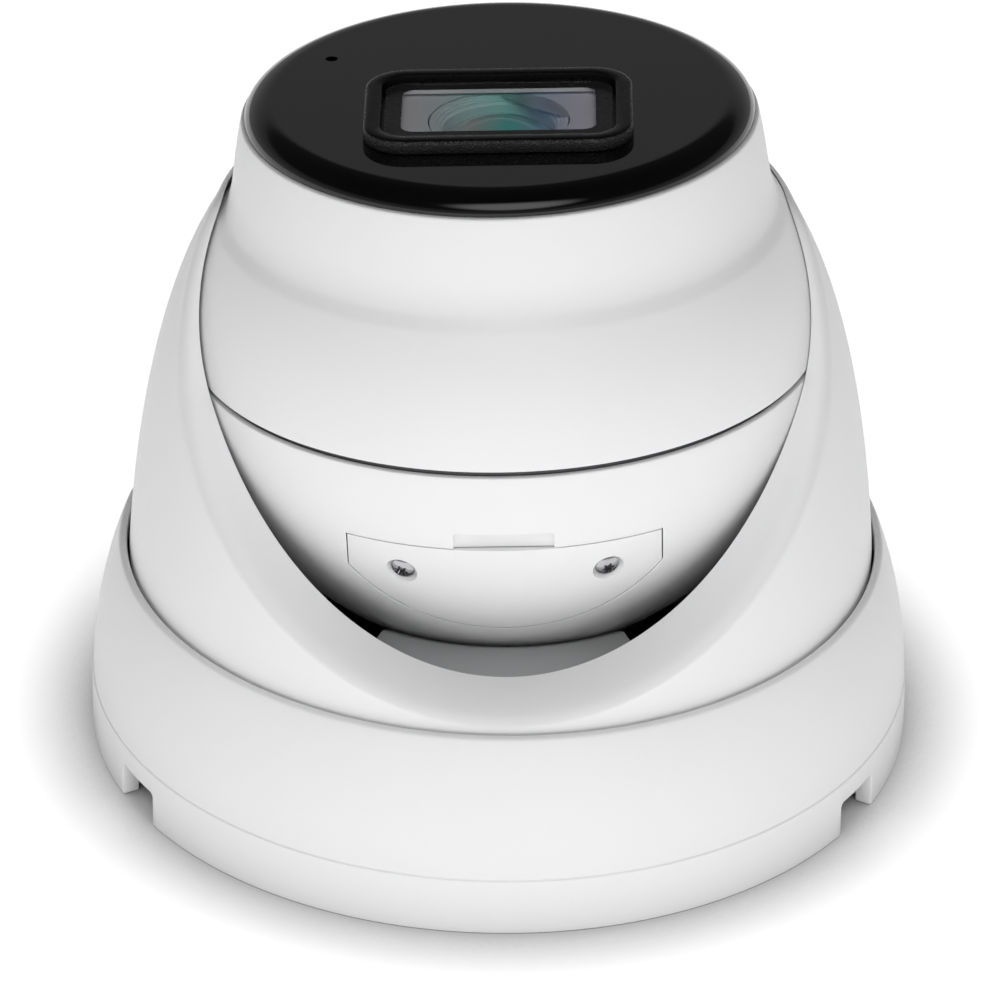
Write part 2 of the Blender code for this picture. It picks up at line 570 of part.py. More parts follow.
def make_electronics(ball):
    slab("heat_spreader", [circle(31.5, count=32), rounded_rectangle((12, 8), 1.5, (0, 19), steps=2)],
         5.6, 8.6, ALUMINIUM, ball)
    slab("main_board", [circle(31.0, count=32)], -1.0, 0.6, BOARD, ball)
    slab("processor", [rounded_rectangle((17, 17), 0.5, (0, -3), steps=1)], 0.9, 3.2, BLACK_PLASTIC, ball)
    slab("thermal_pad", [rounded_rectangle((16, 16), 0.5, (0, -3), steps=1)], 3.5, 5.3, GREY_PLASTIC, ball)
    slab("light_board", [circle(32.8, count=32), circle(22.5, count=24)], 28.6, 30.0, BOARD, ball)
    for index in range(4):
        angle = math.radians(20.0 + 90.0 * index)
        dome = [(0.0, 33.4), (1.5, 33.0), (2.4, 31.9), (2.6, 30.3), (0.0, 30.3)]
        emitter = turned(f"light_emitter_{index + 1}", dome, EMITTER, ball, segments=12, closed=False)
        emitter.location = Vector((math.cos(angle), math.sin(angle), 0)) * 27.5 * MM
    boot = turned("microphone_boot", [(3.2, 35.6), (3.2, 31.5), (0.8, 31.5), (0.8, 32.9), (2.4, 32.9),
                                      (2.4, 34.7), (0.8, 34.7), (0.8, 35.6)], RUBBER, ball, segments=12)
    capsule = turned("microphone", [(0.0, 34.4), (2.1, 34.4), (2.1, 33.2), (0.0, 33.2)], ALUMINIUM, ball,
                     segments=12, closed=False)
    for piece in (boot, capsule):
        piece.location = Vector((*PIN_HOLE, 0.0)) * MM
    turned("hub_retainer", [(26.4, -28.7), (26.4, -30.4), (25.0, -31.1), (17.5, -31.1), (17.5, -28.7)],
           ALUMINIUM, ball, segments=32)

    box("card_board", (23.0, 1.2, 12.6), (0, -32.4, -16.0), BOARD, ball)
    box("card_slot", (10.4, 1.6, 6.8), (-4.2, -34.2, -18.2), STEEL, ball)
    box("reset_switch", (4.0, 1.6, 4.0), (6.6, -34.2, -17.6), BLACK_PLASTIC, ball)


def make_reset_button(ball):
    """A push button that travels along the ball's Y axis into its switch."""
    travel = pivot("reset_axis", (6.6, -35.8, -17.6), (90.0, 0.0, 0.0), ball)
    turned("reset_button", [(0.0, 1.6), (1.1, 1.6), (1.3, 1.3), (1.3, 0.0), (0.0, 0.0)], RUBBER, travel,
           segments=12, closed=False)


turret_pivot = pivot("turret_axis", (0, 0, 0), (0, 0, COVER_TURN))
ball_pivot = pivot("ball_centre", BALL_CENTRE, (*BALL_LEAN, 0.0))
optics_pivot = pivot("optical_axis", (0, LENS_Y, 0), parent=ball_pivot)
make_base()
make_cover(turret_pivot)
make_hub(ball_pivot)
rear_shell = make_shells(ball_pivot)
make_hatch(ball_pivot, rear_shell)
make_panel(ball_pivot)
make_optics(optics_pivot)
make_electronics(ball_pivot)
make_reset_button(ball_pivot)
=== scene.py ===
"""Looks of the turret security camera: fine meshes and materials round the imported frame.

Lengths below are millimetres, turned to metres by MM.  The base and the cover are built about the
row's Z axis; the ball's pieces are built about the ball's centre, along the lens axis, and BALL
carries them to their place.
"""
import json
import math

import bmesh
import bpy
from mathutils import Matrix, Vector


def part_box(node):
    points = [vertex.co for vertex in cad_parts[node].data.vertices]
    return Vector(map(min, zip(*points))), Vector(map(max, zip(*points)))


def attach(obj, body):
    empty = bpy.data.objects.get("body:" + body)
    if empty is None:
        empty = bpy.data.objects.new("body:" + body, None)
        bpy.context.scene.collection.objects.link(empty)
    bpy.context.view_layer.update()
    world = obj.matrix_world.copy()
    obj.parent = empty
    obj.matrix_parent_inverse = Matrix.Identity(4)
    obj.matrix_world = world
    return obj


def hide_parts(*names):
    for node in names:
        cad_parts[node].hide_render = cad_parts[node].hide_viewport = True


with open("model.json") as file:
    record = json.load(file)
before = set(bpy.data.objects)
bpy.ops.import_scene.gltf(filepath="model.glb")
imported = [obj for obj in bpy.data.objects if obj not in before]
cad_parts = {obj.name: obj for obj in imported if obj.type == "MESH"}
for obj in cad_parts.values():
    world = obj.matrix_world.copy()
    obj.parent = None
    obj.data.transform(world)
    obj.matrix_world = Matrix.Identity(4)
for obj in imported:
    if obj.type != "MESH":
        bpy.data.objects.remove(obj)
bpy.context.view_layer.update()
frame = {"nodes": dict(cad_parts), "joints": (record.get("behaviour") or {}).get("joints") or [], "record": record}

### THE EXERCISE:
Within the listing above, extract exactly the lines from the line with "(0, 0, COVER_TURN))" to the line with "bpy.data.objects.remove(obj)", the two named lines included, and no others.

### REPLY:
turret_pivot = pivot("turret_axis", (0, 0, 0), (0, 0, COVER_TURN))
ball_pivot = pivot("ball_centre", BALL_CENTRE, (*BALL_LEAN, 0.0))
optics_pivot = pivot("optical_axis", (0, LENS_Y, 0), parent=ball_pivot)
make_base()
make_cover(turret_pivot)
make_hub(ball_pivot)
rear_shell = make_shells(ball_pivot)
make_hatch(ball_pivot, rear_shell)
make_panel(ball_pivot)
make_optics(optics_pivot)
make_electronics(ball_pivot)
make_reset_button(ball_pivot)
=== scene.py ===
"""Looks of the turret security camera: fine meshes and materials round the imported frame.

Lengths below are millimetres, turned to metres by MM.  The base and the cover are built about the
row's Z axis; the ball's pieces are built about the ball's centre, along the lens axis, and BALL
carries them to their place.
"""
import json
import math

import bmesh
import bpy
from mathutils import Matrix, Vector


def part_box(node):
    points = [vertex.co for vertex in cad_parts[node].data.vertices]
    return Vector(map(min, zip(*points))), Vector(map(max, zip(*points)))


def attach(obj, body):
    empty = bpy.data.objects.get("body:" + body)
    if empty is None:
        empty = bpy.data.objects.new("body:" + body, None)
        bpy.context.scene.collection.objects.link(empty)
    bpy.context.view_layer.update()
    world = obj.matrix_world.copy()
    obj.parent = empty
    obj.matrix_parent_inverse = Matrix.Identity(4)
    obj.matrix_world = world
    return obj


def hide_parts(*names):
    for node in names:
        cad_parts[node].hide_render = cad_parts[node].hide_viewport = True


with open("model.json") as file:
    record = json.load(file)
before = set(bpy.data.objects)
bpy.ops.import_scene.gltf(filepath="model.glb")
imported = [obj for obj in bpy.data.objects if obj not in before]
cad_parts = {obj.name: obj for obj in imported if obj.type == "MESH"}
for obj in cad_parts.values():
    world = obj.matrix_world.copy()
    obj.parent = None
    obj.data.transform(world)
    obj.matrix_world = Matrix.Identity(4)
for obj in imported:
    if obj.type != "MESH":
        bpy.data.objects.remove(obj)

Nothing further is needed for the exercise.